ちなみにネジは樹脂製のバレルジャケットに直接ネジ込まれているので、何度か取り外しを行うとネジ山がバカになります。要注意。
簡易分解
ロワーを抜くとインナーバレル+HOPチャンバーが抜けます。
ここまでバラせれば、後は内部調整なりチューニングなりが可能に。
HOPチャンバー
クリア樹脂製で精度はちょっとキビしいものがありました。
一見してオリジナルっぽいですが、よくよく見比べてみると・・・
ver.2のM4用によく似ています、というか、上部を削れば使えそうです。
HOP調整ダイヤルが1つだけなので、撃っているとドンドン緩みそうな気がします。
メカボックス
ご覧のとおりver.3ベースのカスタマイズ品。
ロワーから取り出すにはセレクター部にあるピンとグリップ底部のネジを外します。
中を開けると・・・・
各パーツのデキは決して悪くありませんが、組み付けとグリスアップはかなりテキトーでした。例えば、メカボックスにはバリがいっぱい、シムはスカスカ、ベアリングは全部ポロポロ取れる、グリスはてんこ盛りなどなど。
シリンダーはスリット入りで、スプリングはかなり強力なもので、穴あきシリンダーと130mmのインナーバレルで初速93~94m/sを叩き出すといえば、だいたい想像できる強さだと思います。

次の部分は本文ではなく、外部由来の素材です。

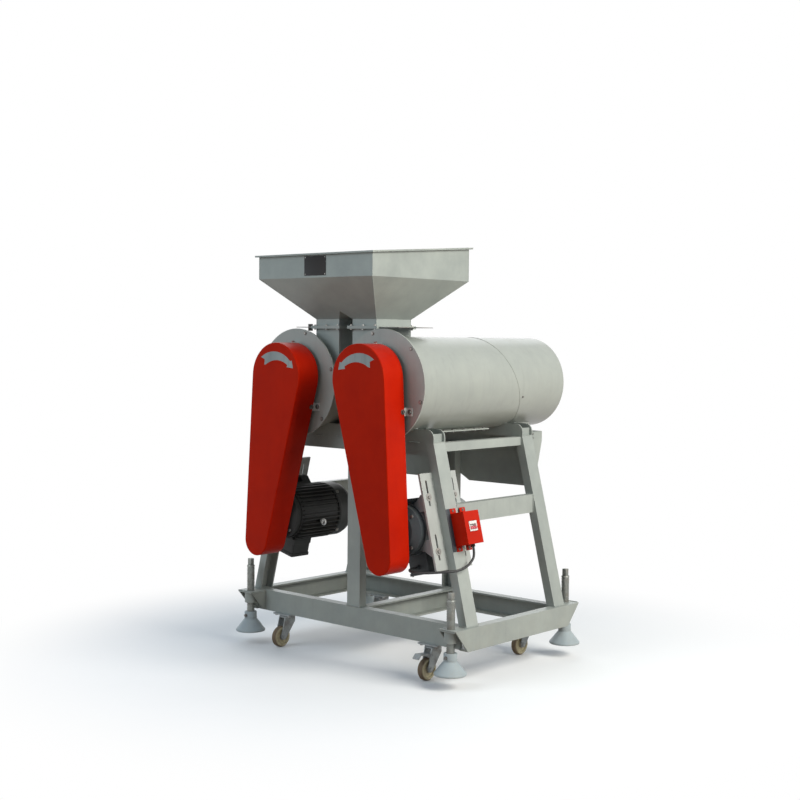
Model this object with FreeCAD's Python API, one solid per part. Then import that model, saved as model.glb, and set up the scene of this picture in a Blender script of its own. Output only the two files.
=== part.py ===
"""Twin-drum seed sheller on a rolling channel-iron frame.

Frame: millimetres, +Z up, origin on the floor under the middle of the base.
+X runs across the two drums to the right, -Y is the belt side (front).
Pieces on the right are drawn and their twins on the left are mirror images.
"""
import FreeCAD, Part
import math
import os
from FreeCAD import Vector

# Base of channel iron
base_width = 1395.0
base_length = 926.0
base_channel = 100.0
base_flange = 48.0
base_web = 6.0
base_flange_t = 8.0
base_underside = 160.0
base_end_slant = 87.0
cross_web_y = 366.0
corner_plate_width = 100.0

# Splayed legs, posts, beams and rails
leg_channel = 80.0
leg_flange = 43.0
leg_web = 5.0
leg_flange_t = 7.0
leg_foot_x = 680.0
leg_top_x = 480.0
leg_top = 1048.0
beam_height = 56.0
beam_depth = 37.0
beam_wall = 5.0
top_rail_height = 40.0
top_rail_wall = 4.0
top_rail_setback = 9.0
mid_rail_top = 780.0
mid_rail_height = 86.0
mid_rail_ledge = 36.0
saddle_height = 60.0
saddle_wall = 6.0
saddle_corner_r = 38.0
saddle_end_recess = 14.0

# Drums
drum_x = 272.0
drum_z = 1300.0
casing_r = 218.0
casing_wall = 3.0
casing_front_y = -472.0
casing_rear_y = 600.0
casing_seam_y = 534.0
seam_width = 8.0
seam_band_y = 245.0
seam_rise = 1.2
flange_r = 252.0
flange_t = 8.0
flange_bolt_r = 237.0
flange_bolts = 6
flange_bolt_turn = -16.0
rear_cover_t = 6.0
strip_drop = 208.0
strip_reach = 143.0
strip_t = 5.0
strip_front_y = -230.0
strip_rear_y = 110.0

# Screen and rotor
screen_r = 168.0
screen_wall = 3.0
screen_front_y = -170.0
bulkhead_t = 6.0
roller_r = 150.0
roller_gap_end = 12.0
shaft_r = 25.0
screw_r = 120.0
screw_pitch = 95.0
screw_flight_t = 6.0
bearing_r = 62.0
bearing_t = 34.0
bearing_boss_r = 44.0
shaft_front_y = -604.0
shaft_stub = 14.0
shaft_gap = 0.3

# Drive
motor_z = 666.0
motor_r = 137.0
motor_core_r = 117.0
motor_height = 132.0
motor_shaft_r = 19.0
motor_shoulder_y = -500.0
motor_length = 405.0
motor_bell_l = 62.0
motor_bell_r = 112.0
motor_bell_hub_r = 46.0
motor_bore_l = 120.0
motor_shaft_inner = 100.0
motor_cowl_l = 98.0
motor_cowl_r = 131.0
motor_fins = 36
motor_fin_t = 3.6
motor_foot_pitch_y = 178.0
motor_foot_pitch_z = 240.0
motor_foot_pad = 60.0
motor_box_reach = 207.0
motor_box_side = 112.0
motor_box_shift = 20.0
motor_gland_height = -173.0
big_pulley_r = 105.0
small_pulley_r = 60.0
pulley_width = 62.0
pulley_mid_y = -565.0
belt_count = 3
belt_pitch = 19.0
belt_width = 12.0
belt_depth = 9.0
belt_gap = 0.3
plate_t = 10.0
plate_width = 245.0
plate_mid_y = -323.0
plate_bottom = 513.0
plate_top = 931.0
slot_length = 115.0
slot_width = 11.0

# Belt cover
cover_top_x = drum_x - 10.0
cover_top_z = drum_z + 30.0
cover_top_r = 156.0
cover_low_x = 391.0
cover_low_z = 557.0
cover_low_r = 73.0
cover_front_y = -625.0
cover_back_y = -502.0
cover_wall = 2.0
cover_edge_r = 4.0
cover_rim = 14.0
bracket_width = 36.0
bracket_foot = 32.0
bracket_lap = 22.0
bracket_fit = 0.2
bracket_t = 4.0
cover_washer_r = 11.0
cover_washer_t = 2.0
bracket_z = 1190.0

# Hopper, necks and gates
hopper_half_width = 358.0
hopper_front_y = -639.0
hopper_rear_y = 15.0
hopper_skirt_z = 1777.0
hopper_front_rim_z = 1885.0
hopper_rear_rim_z = 1934.0
hopper_wall = 3.0
hopper_lip = 15.0
neck_inner_x = 43.0
neck_outer_x = 190.0
neck_front_y = -430.0
neck_rear_y = -197.0
neck_top = 1596.0
ridge_top = 1632.0
gate_z = 1559.0
gate_t = 3.0
gate_slot = 4.0
gate_open = 135.0
gate_tongue = 26.0
gate_grip_t = 6.0
gate_grip_height = 33.0
gate_grip_gap = 4.0
feed_flange = 18.0
feed_flange_t = 5.0

# Discharge chute
chute_half_width = 440.0
chute_rear_y = 500.0
chute_low_rear_y = 444.0
chute_top = 1065.0
chute_band = 48.0
chute_bottom = 806.0
chute_wall = 3.0
chute_notch_half = 95.0
chute_notch_top = 859.0
outlet_half_width = 100.0
outlet_front_y = 384.0
outlet_rear_y = 486.0
outlet_bottom = 1040.0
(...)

これだとメカボックスが割れそうなのでスプリングだけは何とかしたいところ。
さて、気になる専用パーツは・・・
シリンダーヘッドは下に偏心したオリジナル品です。
ということはタペットも・・・
はい、ver.3用ながらノズル部が低いオリジナル。
もし折れたら、ver.3用を加工して流用できる・・・かな?
ノズルはOリングの入った真鍮製です。
なお、銃口部のマズルキャップ(?)はこのピンで固定されています。
左右どちらでも叩くか押すかで抜けます。
というわけで、今回行ったの調整は以下のとおり。
●モーターを東京マルイの1000(ショート)に交換
●HOPパッキンを東京マルイ純正品に交換
●スプリングはSHSのM90に交換
●メカボックスは清掃してグリスアップ
●シムはかなりいい加減なのでしっかりと調整
●バッテリー端子をミニ2P化
●インナーバレル先端にテープを巻いて固定できるようにする
メカボックス自体は歪みや反りがなく、バリ取りだけでそれなりのものになったのが幸いでした。
バッテリーをつないでトリガーを引くと、軽やかにノイズなくポコポコと動作!
これは期待できるかも!
●実射確認
というわけで、さっそくバッテリーとBB弾を入れて撃ってみました!
気になる結果はというと・・・
あれー、かなり散っていますね。
確かにサイトがテキトーすぎて狙って撃つようにはできていませんが、それでもこれはイマイチなレベルです。
やっぱりインナーバレルとマズル部の固定をもっとしっかりやらないとダメなんでしょうか。
うーむ。
そして、初速は何と69m/s!
スプリングを弱くしたのでスリット入りシリンダーの影響がモロに出てしまったのでしょう。とりあえずは「インドア用」と考えればこれでも構いませんが、そのうちフルサイズシリンダーや重めのピストンヘッドに交換して初速アップを狙う予定。このバレル長なら80m/sも出れば十分かなと考えています。
●まとめ
半年ほど前には「SHSがスペクトラを発売する」というウワサがあったのですが、実際にリリースされたのはこのAYという(あまり耳にしない)メーカーでした。ギアやピストンはそれなりのものが組まれていたので、パーツに関してはSHS製が使われているのかもしれません。
確かに機種選択のマニアックさはかなりのものですが、ハッキリいって中身は残念なところ。ひと昔前の中華ガンそのもので、メカボックスを開けられる人でないと購入はオススメできません。
しかし実売価格が安いとはいえ、こんなゲテモノ銃(ホメ言葉)をわざわざ買うような人はそれなりのコダワリや愛情があるはず。使える状態まで持っていく手間はかかりますが、「スペクトラのためならガンバれる!」という人はぜひチャレンジしてみてはいかがでしょうか。
筆者はもちろん気に入って(自腹で)購入したので、今回の調整だけでは飽きたらず、ちょっとしたカスタマイズも考えています。
改めて紹介する予定なので、気になる人は期待してお待ちください。